⟨
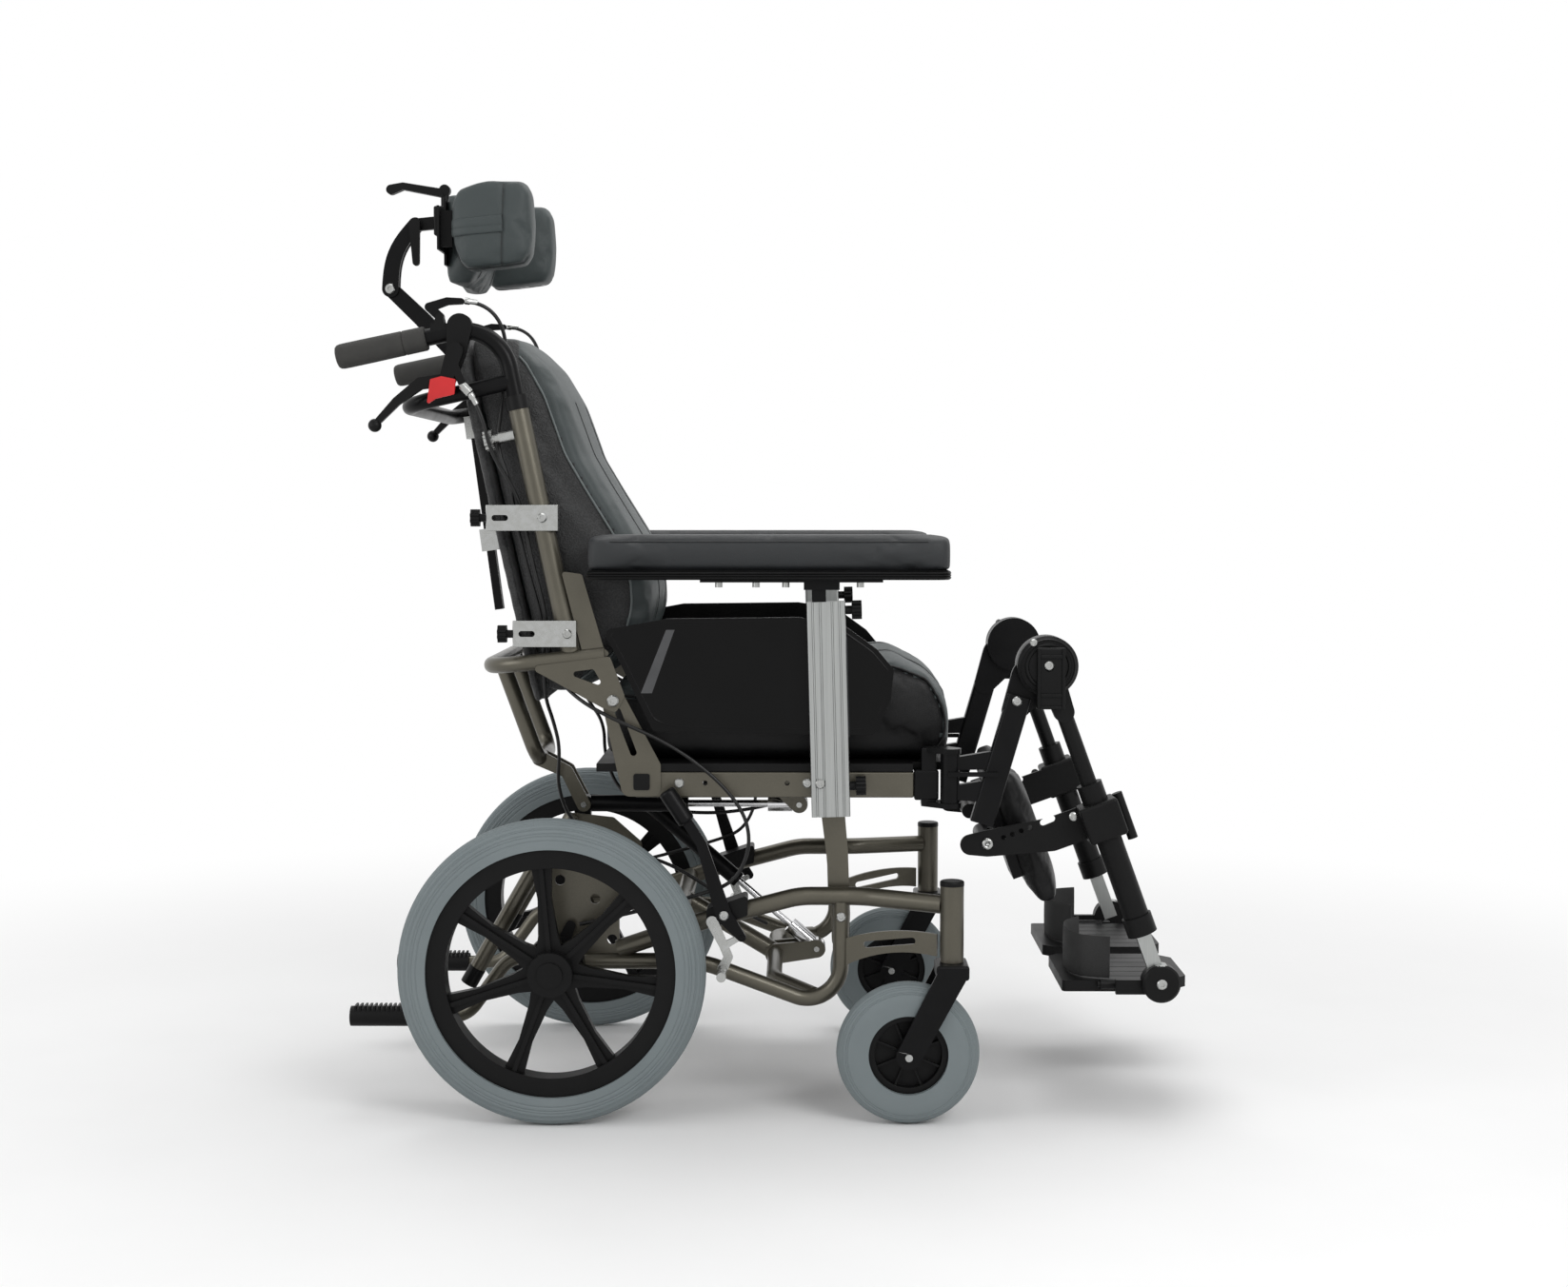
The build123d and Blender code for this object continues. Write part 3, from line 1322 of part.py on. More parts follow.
def legrest_leg():
    """Knee housing, tube, sleeve and the plate that carries the calf pad."""
    housing = pin((knee_x, knee_z), knee_radius, knee_layer, knee_layer + 20)
    housing = chamfer(housing.faces().sort_by(Axis.Y)[0].edges(), 4)
    grip = block((knee_x - 16, knee_x + 22), (-knee_layer - 30, -knee_layer - 19),
                 (knee_z - 57, knee_z + 26), 3)
    neck = strip([((knee_x, knee_z), 18), (down_leg_xz(66), 14)], knee_layer, knee_layer + 14)
    tube = rod(down_leg(30), down_leg(200), leg_tube_radius)
    sleeve = rod(down_leg(170), down_leg(388), sleeve_radius)
    foot_collar = rod(down_leg(362), down_leg(388), sleeve_radius + 3)
    clear = pin((knee_x, knee_z), knee_radius + play, 200, knee_layer - 0.2)
    bore_start = foot_bar_top - foot_retract - 2
    bore_plane = Plane(origin=down_leg(bore_start), x_dir=(0, 1, 0), z_dir=leg_along)
    bore = extrude(bore_plane * Rectangle(foot_bar_depth + 2 * running_fit,
                                          foot_bar_width + 2 * running_fit),
                   420 - bore_start)
    clamp_body = block((-27, 27), (-26, 24), (-26, 26), 5)
    clamp_body = Pos(*down_leg(222)) * Rot(0, -leg_angle, 0) * clamp_body
    plate_y = (leg_y - 24, leg_y - 24 + calf_plate_thickness)
    calf_bar = strip([(down_leg_xz(222, -6), 23), (down_leg_xz(222, -70), 23),
                      (calf_point, 18), (from_knee(-100, -247), 14)], *plate_y)
    calf_bar -= pin(calf_point, calf_pin_radius + running_fit, plate_y[0] - 5, plate_y[1] + 5)
    for step in (22, 34, 46, 58):
        hole = (calf_point[0] + step, calf_point[1] + step * 0.38)
        calf_bar -= pin(hole, 3.5, plate_y[0] - 5, plate_y[1] + 5)
    calf_bar -= strip([((calf_point[0] + 76, calf_point[1] + 29), 4.5),
                       ((calf_point[0] + 88, calf_point[1] + 34), 4.5)], plate_y[0] - 5,
                      plate_y[1] + 5)
    body = housing + neck + tube - clear
    body = body + grip + sleeve + foot_collar + clamp_body + calf_bar - bore
    body -= pin((knee_x, knee_z), 6 + running_fit, knee_layer - 10, knee_layer + 40)
    barrel = rod(down_leg_tilted(196, 32, leg_y - 8), down_leg_tilted(262, 32, leg_y - 8), 7)
    cap = bolt((knee_x, knee_z + 2), knee_layer + 30, 6, 3)
    return [body - barrel, cap, barrel]


def down_leg_tilted(distance, across_leg, y):
    point = down_leg_xz(distance, across_leg)
    return (point[0], -y, point[1])


calf_point = from_knee(-77, -245)


def calf_pad():
    """Padded calf rest on a backing plate that turns on the leg's slotted bar."""
    centre_y = -120.0
    centre = Vector(from_knee(-20, -243)[0], centre_y, from_knee(-20, -243)[1])
    # the pad stands parallel to the leg, facing forward
    facing = Plane(origin=tuple(centre), x_dir=(0, -1, 0), z_dir=-leg_along)
    sections = []
    for along, share in ((-95, 0.55), (-86, 0.85), (-60, 1.0), (0, 1.0), (60, 1.0),
                         (86, 0.85), (95, 0.55)):
        plane = facing.offset(along)
        half = 64 + 4 * share
        depth = 17 * share
        sections.append(rounded_section(plane, half, -depth, depth, min(9, depth * 0.6), 3, 1))
    pad = loft(sections, ruled=True)
    board = extrude(facing.offset(-52) * Pos(0, -17.3 - 9) * Rectangle(80, 18), 104)
    return pad, board


def calf_hinge():
    """Bar and pin between the pad's board and the leg's slotted bar."""
    inner = leg_y - 24
    bar = pin(calf_point, 11, 100, inner - 1)
    bar += strip([(calf_point, 11), (from_knee(-42, -251), 9)], 104, 136)
    stub = pin(calf_point, calf_pin_radius, inner - 5, inner + calf_plate_thickness + 0.5)
    return bar + stub


def write_calf_pads():
    pad, board = calf_pad()
    hinge = calf_hinge() - pad
    head = bolt(calf_point, leg_y - 24 + calf_plate_thickness + 0.5, 8, 5)
    write_pair("calf_pad", [pad, board + hinge, head])


foot_point = down_leg_xz(leg_length)


def foot_tube():
    """Aluminium bar that slides in the sleeve and ends in the foot joint."""
    plane = Plane(origin=down_leg(foot_bar_top), x_dir=(0, 1, 0), z_dir=leg_along)
    bar = extrude(plane * Rectangle(foot_bar_depth, foot_bar_width), leg_length - foot_bar_top)
    disc = pin(foot_point, foot_disc_radius, leg_y - 6, leg_y + 18)
    disc = chamfer(disc.faces().sort_by(Axis.Y)[0].edges(), 3)
    bracket_x = foot_point[0] - 60
    arm = block((bracket_x, foot_point[0]), (-leg_y - 4, -leg_y + 5),
                (foot_point[1] - 17, foot_point[1] + 3))
    hinge = rod((bracket_x - 22, -footplate_hinge_y, foot_point[1] - 8),
                (foot_point[0] - 4, -footplate_hinge_y, foot_point[1] - 8), 4)
    lug = block((foot_point[0] - 16, foot_point[0] - 4), (-leg_y + 4, -footplate_hinge_y + 6),
                (foot_point[1] - 16, foot_point[1] - 3.4))
    body = bar + disc + arm + lug
    return [body + hinge, bolt(foot_point, leg_y + 18, 7, 3)]


def footplate():
    """Ribbed plate hinged beside the foot joint, and its heel loop."""
    front = foot_point[0] + 46
    back = foot_point[0] - 129
    z = foot_point[1] - 8
    low = z - 12
    outline = Polygon((back, -footplate_outer), (front - 34, -footplate_outer),
                      (front, -footplate_outer + 34), (front, -footplate_inner - 26),
                      (front - 22, -footplate_inner), (back + 14, -footplate_inner),
                      (back, -footplate_inner - 14), align=None)
    outline = fillet(outline.vertices(), 6)
    body = extrude(Plane.XY.offset(low) * outline, footplate_thickness)
    for rib in range(5):
        y = -footplate_outer + 30 + rib * 30
        body -= block((back + 20, front - 30), (y, y + 2), (low + footplate_thickness - 1.2,
                                                            low + footplate_thickness + 5))
    bracket_x = foot_point[0] - 60
    knuckle = rod((bracket_x - 18, -footplate_hinge_y, z), (foot_point[0] - 17,
                  -footplate_hinge_y, z), footplate_hinge_radius, 4 + running_fit)
    tongue = block((bracket_x - 18, foot_point[0] - 17), (-footplate_hinge_y + 3,
                   -footplate_outer + 6), (low + 4, low + 12))
    bore = rod((bracket_x - 60, -footplate_hinge_y, z), (foot_point[0] + 60,
               -footplate_hinge_y, z), 4 + running_fit)
    body = body + knuckle + (tongue - bore)
    return [body, heel_loop(back, low + footplate_thickness)]


def heel_loop(back, top):
    """Webbing that stands at the rear of the plate and keeps the heel on it."""
    path = [(back + 66, -footplate_outer + 12), (back + 30, -footplate_outer + 22),
            (back + 12, -150), (back + 12, -footplate_inner - 60),
            (back + 40, -footplate_inner - 18)]
    line = FilletPolyline(*path, radius=14)
    face = trace(line, 2.4)
    strap = extrude(Plane.XY.offset(top) * face, 62)
    return strap


def write_legrests():
    write_pair("legrest_hanger", legrest_hanger())
    write_pair("legrest_leg", legrest_leg())
    write_pair("foot_tube", foot_tube())
    write_pair("footplate", footplate())
    write_calf_pads()


# ------------------------------------------------------------------ cables

def cable(points):
    """A cable along straight runs and the largest arcs that the runs allow."""
    corners = [Vector(*point) for point in points]
    radii = []
    for before, corner, after in zip(corners, corners[1:], corners[2:]):
        turn = math.radians((corner - before).get_angle(after - corner))
        shorter = min((corner - before).length, (after - corner).length)
        radii.append(0.45 * shorter / math.tan(turn / 2))
    print("cable bend radii", [round(radius) for radius in radii])
    return bent_tube(points, cable_radius, radii)


def drum_brake_cable():
    """From the lever's adjuster behind the cane, across the hinge plate, to the hub."""
    outer = hand_lever_layer[1] + 2
    behind = []
    for height, back in ((215, 24), (130, 27), (55, 23)):
        point = up_cane(height, 2 - cane_y)
        behind.append((point[0] - back, point[1], point[2]))
    return cable([at(from_handle(-36.4, -97.0), -outer), at(from_handle(-20.2, -125.2), -241),
                  at(from_handle(-12.2, -175.2), -233)] + behind + [
        at(from_recline(-90, 68), -204), at(from_recline(-80, 30), -203),
        at(from_recline(-48, 2), -232), at(from_recline(-4, -22), -243),
        at(from_recline(73, -55), -243), at(from_recline(137, -101), -243),
        at(from_recline(175, -146), -243), at(from_recline(186, -185), -243),
        at(from_axle(258, 138), -241), at(from_axle(237, 110), -238),
        at(from_axle(198, 97), -236), at(from_axle(150, 83), -236),
        at(from_axle(92, 68), -234), at(from_axle(33, 55), -233)])


def release_route():
    """The first half of a release cable, from its trigger down behind the cane."""
    behind = []
    for height, back in ((240, 34), (170, 38), (100, 35), (45, 31)):
        point = up_cane(height, 9 - cane_y)
        behind.append((point[0] - back, point[1], point[2]))
    return [at(from_handle(-46.7, 28.3), -cane_y), at(from_handle(-24.2, 25.8), -212),
            at(from_handle(-0.2, 3.8), -203), at(from_handle(7.8, -35.2), -196.5),
            at(from_handle(-0.2, -110.2), -197), at(from_handle(-8.2, -165.2), -199)] + behind


def tilt_cable():
    return cable(release_route() + [
        at(from_recline(-96, 55), -205), at(from_recline(-97, 5), -199),
        at(from_recline(-88, -38), -160), at(from_recline(-86, -80), -105),
        at(from_recline(-96, -140), -60), at(from_recline(-78, -200), -22),
        at(from_recline(-20, -240), -4), at(from_recline(50, -255), 2),
        at(from_recline(110, -290), 6), at(from_recline(165, -332), 8),
        at(from_recline(205, -352), 14)])


def recline_cable():
    route = [(x, -y, z) for x, y, z in release_route()]
    return cable(route + [
        at(from_recline(-96, 55), 205), at(from_recline(-95, 5), 199),
        at(from_recline(-72, -34), 160), at(from_recline(-42, -64), 105),
        at(from_recline(-37, -110), 50), at(from_recline(-10, -160), 10),
        at(from_recline(50, -180), -8), at(from_recline(120, -185), -14),
        at(from_recline(180, -178), -20), at(from_recline(208, -170), -27)])


def write_cables():
    write("control_cables", both([drum_brake_cable()]) + [tilt_cable(), recline_cable()])


os.makedirs("parts", exist_ok=True)
write_wheels()
write_base()
write_parking_brakes()
write_seat()
write_struts()
write_back()
write_push_handles()
write_headrest()
write_legrests()
write_cables()
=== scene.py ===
import math
import bmesh
import bpy
from mathutils import Matrix, Vector, noise
from mathutils.bvhtree import BVHTree
from mathutils.kdtree import KDTree


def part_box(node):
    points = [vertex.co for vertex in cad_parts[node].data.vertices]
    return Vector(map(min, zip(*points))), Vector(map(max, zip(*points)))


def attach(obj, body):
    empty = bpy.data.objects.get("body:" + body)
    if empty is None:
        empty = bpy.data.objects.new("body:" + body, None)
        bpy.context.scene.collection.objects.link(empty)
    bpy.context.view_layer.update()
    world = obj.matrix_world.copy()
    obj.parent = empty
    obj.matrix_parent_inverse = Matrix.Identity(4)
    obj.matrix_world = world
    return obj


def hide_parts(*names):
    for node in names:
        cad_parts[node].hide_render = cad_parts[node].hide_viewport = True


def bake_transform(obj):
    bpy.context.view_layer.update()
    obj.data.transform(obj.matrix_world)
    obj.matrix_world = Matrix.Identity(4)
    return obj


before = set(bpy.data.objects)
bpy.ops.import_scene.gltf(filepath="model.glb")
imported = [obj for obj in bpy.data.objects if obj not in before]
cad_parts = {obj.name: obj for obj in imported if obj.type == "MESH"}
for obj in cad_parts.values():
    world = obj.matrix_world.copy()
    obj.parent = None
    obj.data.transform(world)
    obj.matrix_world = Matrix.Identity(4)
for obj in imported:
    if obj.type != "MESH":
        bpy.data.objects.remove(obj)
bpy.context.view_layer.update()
scene = bpy.context.scene
sides = (("right", -1), ("left", 1))   # the camera sees the right side
mm = 0.001


# ---- shader nodes as expressions

class Wire:                            # one output socket, used like a number
    def __init__(self, paint, socket):
        self.paint = paint
        self.socket = socket

    def math(self, operation, first, second=0.0):
        return self.paint.add("ShaderNodeMath", {"operation": operation}, {0: first, 1: second})

    def __add__(self, other):
        return self.math("ADD", self, other)

    def __mul__(self, other):
        return self.math("MULTIPLY", self, other)

    __radd__ = __add__
    __rmul__ = __mul__


class Paint:                           # one material and what feeds its shader
    def __init__(self, name, **fixed):
        self.material = bpy.data.materials.new(name)
        self.material.use_nodes = True
        self.tree = self.material.node_tree
        self.shader = self.tree.nodes["Principled BSDF"]
        self.place = self.add("ShaderNodeTexCoord", out="Object")
        for socket, value in fixed.items():
            self.shader.inputs[socket.replace("_", " ")].default_value = value

    def add(self, kind, settings=None, sockets=None, out=0):
        node = self.tree.nodes.new(kind)
        for name, value in (settings or {}).items():
            setattr(node, name, value)
        for name, value in (sockets or {}).items():
            if isinstance(value, Wire):
                self.tree.links.new(value.socket, node.inputs[name])
            else:
                node.inputs[name].default_value = value
        return Wire(self, node.outputs[out])

    def stretched(self, scale):
        return self.add("ShaderNodeMapping", {}, {"Vector": self.place, "Scale": scale})

    def noise(self, scale, detail=3.0, where=None):
        return self.add("ShaderNodeTexNoise", {}, {"Vector": where or self.place, "Scale": scale,
                                                   "Detail": detail})

    def cells(self, scale, feature="F1", where=None):
        return self.add("ShaderNodeTexVoronoi", {"feature": feature},
                        {"Vector": where or self.place, "Scale": scale})

    def ease(self, value, low, high, start=0.0, end=1.0):
        return self.add("ShaderNodeMapRange", {"interpolation_type": "SMOOTHSTEP"},
                        {"Value": value, "From Min": low, "From Max": high,
                         "To Min": start, "To Max": end})

    def mix(self, amount, first, second):
        return self.add("ShaderNodeMix", {"data_type": "RGBA"}, {0: amount, 6: first, 7: second}, 2)

    def bump(self, height, distance, strength=1.0):
        return self.add("ShaderNodeBump", {}, {"Height": height, "Distance": distance,
                                               "Strength": strength})

    def feed(self, **wires):
        for socket, wire in wires.items():
            self.tree.links.new(wire.socket, self.shader.inputs[socket.replace("_", " ")])
        return self.material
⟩
Directive >> Transcribe, exactly and exclusively, the run of lines that opens with the line bearing "zip(*points))), Vector(map(max, zip(*points)))" and closes with the line bearing "for node in".

Worked answer >>
    return Vector(map(min, zip(*points))), Vector(map(max, zip(*points)))


def attach(obj, body):
    empty = bpy.data.objects.get("body:" + body)
    if empty is None:
        empty = bpy.data.objects.new("body:" + body, None)
        bpy.context.scene.collection.objects.link(empty)
    bpy.context.view_layer.update()
    world = obj.matrix_world.copy()
    obj.parent = empty
    obj.matrix_parent_inverse = Matrix.Identity(4)
    obj.matrix_world = world
    return obj


def hide_parts(*names):
    for node in names:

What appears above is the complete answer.